* [Entries]:
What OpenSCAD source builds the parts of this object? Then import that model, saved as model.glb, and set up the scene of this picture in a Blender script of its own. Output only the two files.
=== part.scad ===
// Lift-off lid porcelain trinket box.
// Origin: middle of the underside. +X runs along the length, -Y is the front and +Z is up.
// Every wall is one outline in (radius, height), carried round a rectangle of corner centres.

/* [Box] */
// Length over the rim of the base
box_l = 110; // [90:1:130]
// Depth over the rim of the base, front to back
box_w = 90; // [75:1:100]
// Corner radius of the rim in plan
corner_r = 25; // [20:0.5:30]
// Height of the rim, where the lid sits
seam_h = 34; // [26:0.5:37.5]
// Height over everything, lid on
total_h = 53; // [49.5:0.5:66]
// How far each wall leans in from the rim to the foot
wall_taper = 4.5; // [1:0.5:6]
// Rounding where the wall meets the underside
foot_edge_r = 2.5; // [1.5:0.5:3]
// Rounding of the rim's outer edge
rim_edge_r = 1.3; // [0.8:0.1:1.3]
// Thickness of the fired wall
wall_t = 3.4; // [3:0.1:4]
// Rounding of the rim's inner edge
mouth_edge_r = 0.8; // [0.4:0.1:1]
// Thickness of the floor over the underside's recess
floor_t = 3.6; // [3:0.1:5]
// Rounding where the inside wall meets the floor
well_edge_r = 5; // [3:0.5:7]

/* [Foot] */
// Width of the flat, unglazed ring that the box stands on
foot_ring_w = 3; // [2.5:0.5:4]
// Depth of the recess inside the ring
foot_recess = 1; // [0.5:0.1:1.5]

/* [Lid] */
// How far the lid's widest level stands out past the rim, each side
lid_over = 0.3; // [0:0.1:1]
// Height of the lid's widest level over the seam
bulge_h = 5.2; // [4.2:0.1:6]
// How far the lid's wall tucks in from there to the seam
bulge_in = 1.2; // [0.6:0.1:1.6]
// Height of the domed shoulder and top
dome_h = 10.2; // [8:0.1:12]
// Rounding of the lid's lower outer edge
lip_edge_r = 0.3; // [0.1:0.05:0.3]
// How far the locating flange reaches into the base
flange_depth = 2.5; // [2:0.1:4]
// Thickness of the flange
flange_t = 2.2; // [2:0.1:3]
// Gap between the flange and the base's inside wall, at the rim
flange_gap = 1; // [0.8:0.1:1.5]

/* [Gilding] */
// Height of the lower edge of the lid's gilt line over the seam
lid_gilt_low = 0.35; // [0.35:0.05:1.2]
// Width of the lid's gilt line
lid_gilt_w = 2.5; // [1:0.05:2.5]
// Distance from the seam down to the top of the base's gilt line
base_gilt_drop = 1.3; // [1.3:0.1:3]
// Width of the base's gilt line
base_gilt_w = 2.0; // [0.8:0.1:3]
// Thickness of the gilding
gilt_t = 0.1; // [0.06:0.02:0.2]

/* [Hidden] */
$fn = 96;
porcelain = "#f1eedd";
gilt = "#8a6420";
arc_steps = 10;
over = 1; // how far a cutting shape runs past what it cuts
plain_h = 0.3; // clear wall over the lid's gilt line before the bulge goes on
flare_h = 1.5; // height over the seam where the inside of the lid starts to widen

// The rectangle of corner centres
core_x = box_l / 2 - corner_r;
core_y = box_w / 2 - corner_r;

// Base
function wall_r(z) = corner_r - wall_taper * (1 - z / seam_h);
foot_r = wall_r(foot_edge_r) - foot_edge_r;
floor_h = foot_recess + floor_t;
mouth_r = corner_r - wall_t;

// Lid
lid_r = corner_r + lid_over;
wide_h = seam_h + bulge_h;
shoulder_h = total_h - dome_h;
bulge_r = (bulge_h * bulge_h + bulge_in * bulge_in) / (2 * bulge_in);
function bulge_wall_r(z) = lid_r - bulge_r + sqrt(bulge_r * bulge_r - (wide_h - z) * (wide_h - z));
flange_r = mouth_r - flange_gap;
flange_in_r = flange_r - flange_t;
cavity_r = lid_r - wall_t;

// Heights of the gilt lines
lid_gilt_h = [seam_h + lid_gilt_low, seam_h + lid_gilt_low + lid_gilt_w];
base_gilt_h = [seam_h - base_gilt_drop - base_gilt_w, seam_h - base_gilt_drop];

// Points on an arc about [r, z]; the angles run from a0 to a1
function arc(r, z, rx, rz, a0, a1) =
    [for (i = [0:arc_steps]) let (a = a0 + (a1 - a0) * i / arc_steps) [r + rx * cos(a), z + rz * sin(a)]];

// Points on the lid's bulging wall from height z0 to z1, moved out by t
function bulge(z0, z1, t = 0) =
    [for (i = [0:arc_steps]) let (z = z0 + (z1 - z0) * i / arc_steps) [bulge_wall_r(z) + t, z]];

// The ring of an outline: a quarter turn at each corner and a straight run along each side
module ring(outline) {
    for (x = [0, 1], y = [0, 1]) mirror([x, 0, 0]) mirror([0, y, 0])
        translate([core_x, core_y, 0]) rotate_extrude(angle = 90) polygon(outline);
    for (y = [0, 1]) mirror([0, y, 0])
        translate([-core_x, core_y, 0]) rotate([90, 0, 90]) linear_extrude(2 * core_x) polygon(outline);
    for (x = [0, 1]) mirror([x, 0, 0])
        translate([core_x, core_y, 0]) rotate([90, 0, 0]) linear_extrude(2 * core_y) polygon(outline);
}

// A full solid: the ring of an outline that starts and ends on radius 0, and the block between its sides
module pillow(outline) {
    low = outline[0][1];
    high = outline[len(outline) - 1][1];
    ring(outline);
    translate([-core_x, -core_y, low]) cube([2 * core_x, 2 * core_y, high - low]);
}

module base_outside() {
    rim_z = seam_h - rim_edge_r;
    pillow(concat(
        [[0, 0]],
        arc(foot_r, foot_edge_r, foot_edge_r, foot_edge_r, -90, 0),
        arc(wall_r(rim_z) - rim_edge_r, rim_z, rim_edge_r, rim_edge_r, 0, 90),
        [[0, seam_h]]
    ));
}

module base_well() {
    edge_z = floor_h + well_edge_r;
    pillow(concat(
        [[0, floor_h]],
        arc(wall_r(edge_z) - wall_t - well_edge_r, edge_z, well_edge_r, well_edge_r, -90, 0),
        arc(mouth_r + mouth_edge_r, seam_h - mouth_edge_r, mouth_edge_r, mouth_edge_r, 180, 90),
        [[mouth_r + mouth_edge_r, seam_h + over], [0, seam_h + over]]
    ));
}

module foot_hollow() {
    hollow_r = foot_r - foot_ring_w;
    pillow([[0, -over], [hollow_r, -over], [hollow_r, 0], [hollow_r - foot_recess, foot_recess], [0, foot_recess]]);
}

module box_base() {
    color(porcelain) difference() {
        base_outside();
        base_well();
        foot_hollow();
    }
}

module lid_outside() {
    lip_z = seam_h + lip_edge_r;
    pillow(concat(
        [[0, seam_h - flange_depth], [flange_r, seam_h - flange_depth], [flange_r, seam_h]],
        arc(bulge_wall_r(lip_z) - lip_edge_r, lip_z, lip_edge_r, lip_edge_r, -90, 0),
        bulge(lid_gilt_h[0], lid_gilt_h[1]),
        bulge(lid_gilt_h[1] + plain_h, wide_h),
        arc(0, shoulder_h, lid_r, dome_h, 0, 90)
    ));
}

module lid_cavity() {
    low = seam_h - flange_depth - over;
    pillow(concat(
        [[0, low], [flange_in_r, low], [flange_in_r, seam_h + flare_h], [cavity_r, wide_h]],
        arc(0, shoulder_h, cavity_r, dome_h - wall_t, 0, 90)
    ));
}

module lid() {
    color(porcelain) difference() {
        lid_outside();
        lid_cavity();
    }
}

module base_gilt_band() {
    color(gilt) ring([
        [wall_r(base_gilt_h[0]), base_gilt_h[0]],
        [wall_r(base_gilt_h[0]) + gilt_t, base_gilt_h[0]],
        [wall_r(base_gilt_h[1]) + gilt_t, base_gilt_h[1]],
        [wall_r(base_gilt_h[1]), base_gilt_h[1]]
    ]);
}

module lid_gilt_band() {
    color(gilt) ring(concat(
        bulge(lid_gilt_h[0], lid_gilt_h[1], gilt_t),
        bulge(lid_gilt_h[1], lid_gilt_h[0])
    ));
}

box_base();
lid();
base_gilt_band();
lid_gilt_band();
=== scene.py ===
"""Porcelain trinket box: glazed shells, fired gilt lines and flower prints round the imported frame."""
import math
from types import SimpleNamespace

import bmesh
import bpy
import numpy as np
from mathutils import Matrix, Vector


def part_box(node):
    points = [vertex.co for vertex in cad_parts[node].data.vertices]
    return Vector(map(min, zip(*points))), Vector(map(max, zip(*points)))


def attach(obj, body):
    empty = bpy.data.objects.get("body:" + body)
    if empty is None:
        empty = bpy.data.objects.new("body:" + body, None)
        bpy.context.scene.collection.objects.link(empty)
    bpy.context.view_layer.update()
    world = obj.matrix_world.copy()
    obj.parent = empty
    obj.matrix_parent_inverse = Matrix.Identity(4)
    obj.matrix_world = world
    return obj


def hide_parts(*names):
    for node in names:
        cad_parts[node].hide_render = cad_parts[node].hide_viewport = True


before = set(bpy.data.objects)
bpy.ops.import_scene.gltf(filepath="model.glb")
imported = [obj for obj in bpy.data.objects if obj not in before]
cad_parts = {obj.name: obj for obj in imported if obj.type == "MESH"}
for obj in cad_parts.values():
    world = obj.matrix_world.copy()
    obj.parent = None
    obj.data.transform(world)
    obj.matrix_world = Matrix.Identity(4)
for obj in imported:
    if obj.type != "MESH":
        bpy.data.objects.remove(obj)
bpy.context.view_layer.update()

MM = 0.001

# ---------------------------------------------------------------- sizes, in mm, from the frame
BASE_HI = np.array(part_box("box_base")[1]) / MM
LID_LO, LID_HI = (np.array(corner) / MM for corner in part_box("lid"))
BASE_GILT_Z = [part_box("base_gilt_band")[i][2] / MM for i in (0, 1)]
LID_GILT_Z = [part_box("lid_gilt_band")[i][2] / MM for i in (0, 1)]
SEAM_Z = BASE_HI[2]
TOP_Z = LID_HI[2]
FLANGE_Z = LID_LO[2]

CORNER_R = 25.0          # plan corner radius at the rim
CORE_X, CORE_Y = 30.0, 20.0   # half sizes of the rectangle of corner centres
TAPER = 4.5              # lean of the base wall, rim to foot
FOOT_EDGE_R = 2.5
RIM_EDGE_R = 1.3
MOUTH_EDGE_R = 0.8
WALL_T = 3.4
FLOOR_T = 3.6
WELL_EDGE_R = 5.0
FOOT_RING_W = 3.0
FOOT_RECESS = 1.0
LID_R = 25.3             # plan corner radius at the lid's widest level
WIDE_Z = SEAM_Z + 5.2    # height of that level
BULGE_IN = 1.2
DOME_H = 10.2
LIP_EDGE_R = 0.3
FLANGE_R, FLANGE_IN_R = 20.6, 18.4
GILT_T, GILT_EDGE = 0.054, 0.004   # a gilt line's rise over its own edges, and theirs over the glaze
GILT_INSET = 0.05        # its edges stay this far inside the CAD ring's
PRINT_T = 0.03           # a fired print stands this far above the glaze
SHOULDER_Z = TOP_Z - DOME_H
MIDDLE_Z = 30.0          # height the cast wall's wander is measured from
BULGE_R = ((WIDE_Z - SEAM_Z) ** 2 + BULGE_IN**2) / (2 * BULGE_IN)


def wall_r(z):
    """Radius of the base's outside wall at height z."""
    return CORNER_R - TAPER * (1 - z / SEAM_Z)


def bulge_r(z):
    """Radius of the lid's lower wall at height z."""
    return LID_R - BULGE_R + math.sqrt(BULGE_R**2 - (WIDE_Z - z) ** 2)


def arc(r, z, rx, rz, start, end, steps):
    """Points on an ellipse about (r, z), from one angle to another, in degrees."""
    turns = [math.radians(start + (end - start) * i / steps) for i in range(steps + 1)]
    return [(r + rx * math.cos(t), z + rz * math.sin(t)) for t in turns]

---

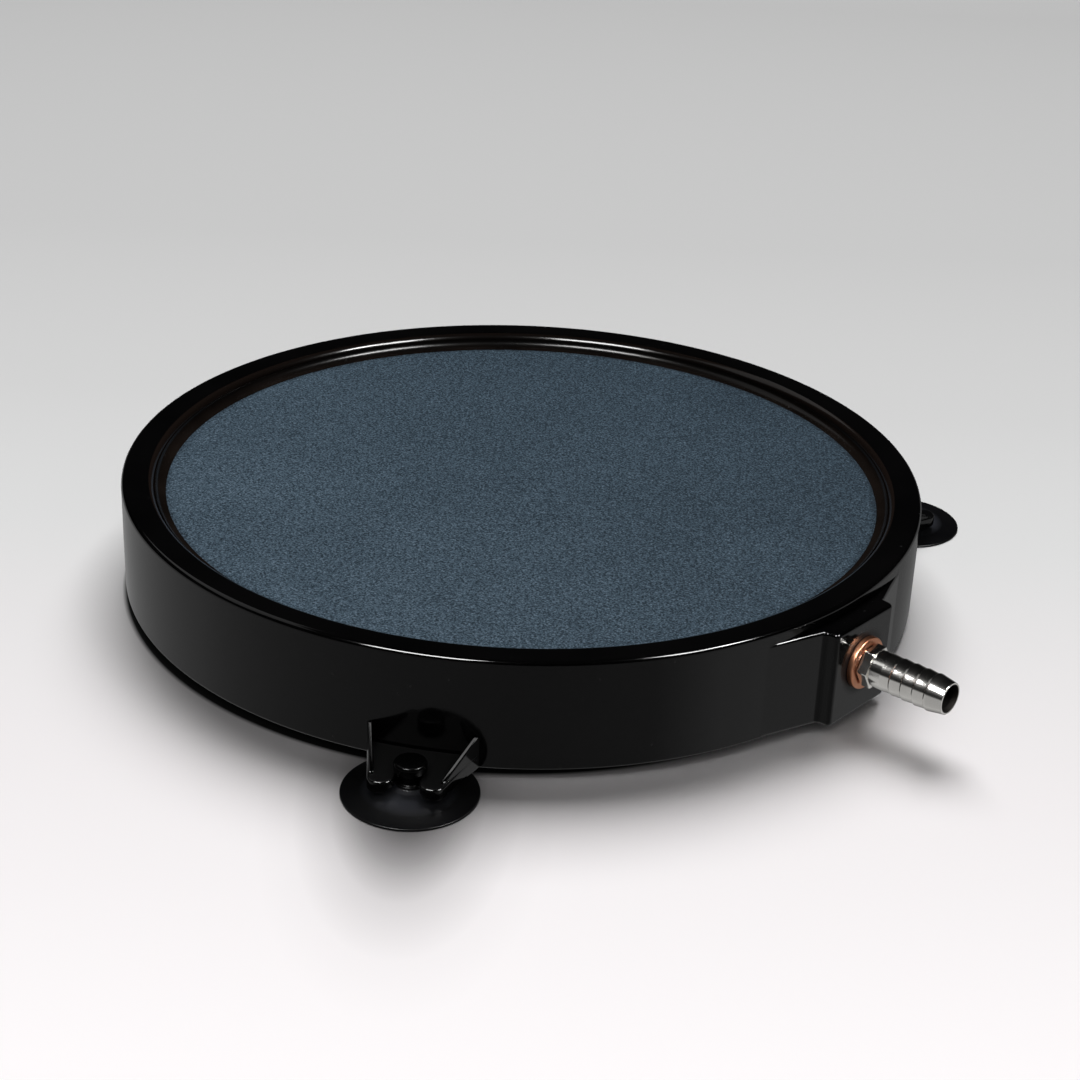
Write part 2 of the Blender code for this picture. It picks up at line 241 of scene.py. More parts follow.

* [Requirement]: Look back at the entries above. Retype the line with "lid_cavity();", the line with "obj.data.transform(world)", and all lines in between.

* [Answer to the problem]:
        lid_cavity();
    }
}

module base_gilt_band() {
    color(gilt) ring([
        [wall_r(base_gilt_h[0]), base_gilt_h[0]],
        [wall_r(base_gilt_h[0]) + gilt_t, base_gilt_h[0]],
        [wall_r(base_gilt_h[1]) + gilt_t, base_gilt_h[1]],
        [wall_r(base_gilt_h[1]), base_gilt_h[1]]
    ]);
}

module lid_gilt_band() {
    color(gilt) ring(concat(
        bulge(lid_gilt_h[0], lid_gilt_h[1], gilt_t),
        bulge(lid_gilt_h[1], lid_gilt_h[0])
    ));
}

box_base();
lid();
base_gilt_band();
lid_gilt_band();
=== scene.py ===
"""Porcelain trinket box: glazed shells, fired gilt lines and flower prints round the imported frame."""
import math
from types import SimpleNamespace

import bmesh
import bpy
import numpy as np
from mathutils import Matrix, Vector


def part_box(node):
    points = [vertex.co for vertex in cad_parts[node].data.vertices]
    return Vector(map(min, zip(*points))), Vector(map(max, zip(*points)))


def attach(obj, body):
    empty = bpy.data.objects.get("body:" + body)
    if empty is None:
        empty = bpy.data.objects.new("body:" + body, None)
        bpy.context.scene.collection.objects.link(empty)
    bpy.context.view_layer.update()
    world = obj.matrix_world.copy()
    obj.parent = empty
    obj.matrix_parent_inverse = Matrix.Identity(4)
    obj.matrix_world = world
    return obj


def hide_parts(*names):
    for node in names:
        cad_parts[node].hide_render = cad_parts[node].hide_viewport = True


before = set(bpy.data.objects)
bpy.ops.import_scene.gltf(filepath="model.glb")
imported = [obj for obj in bpy.data.objects if obj not in before]
cad_parts = {obj.name: obj for obj in imported if obj.type == "MESH"}
for obj in cad_parts.values():
    world = obj.matrix_world.copy()
    obj.parent = None
    obj.data.transform(world)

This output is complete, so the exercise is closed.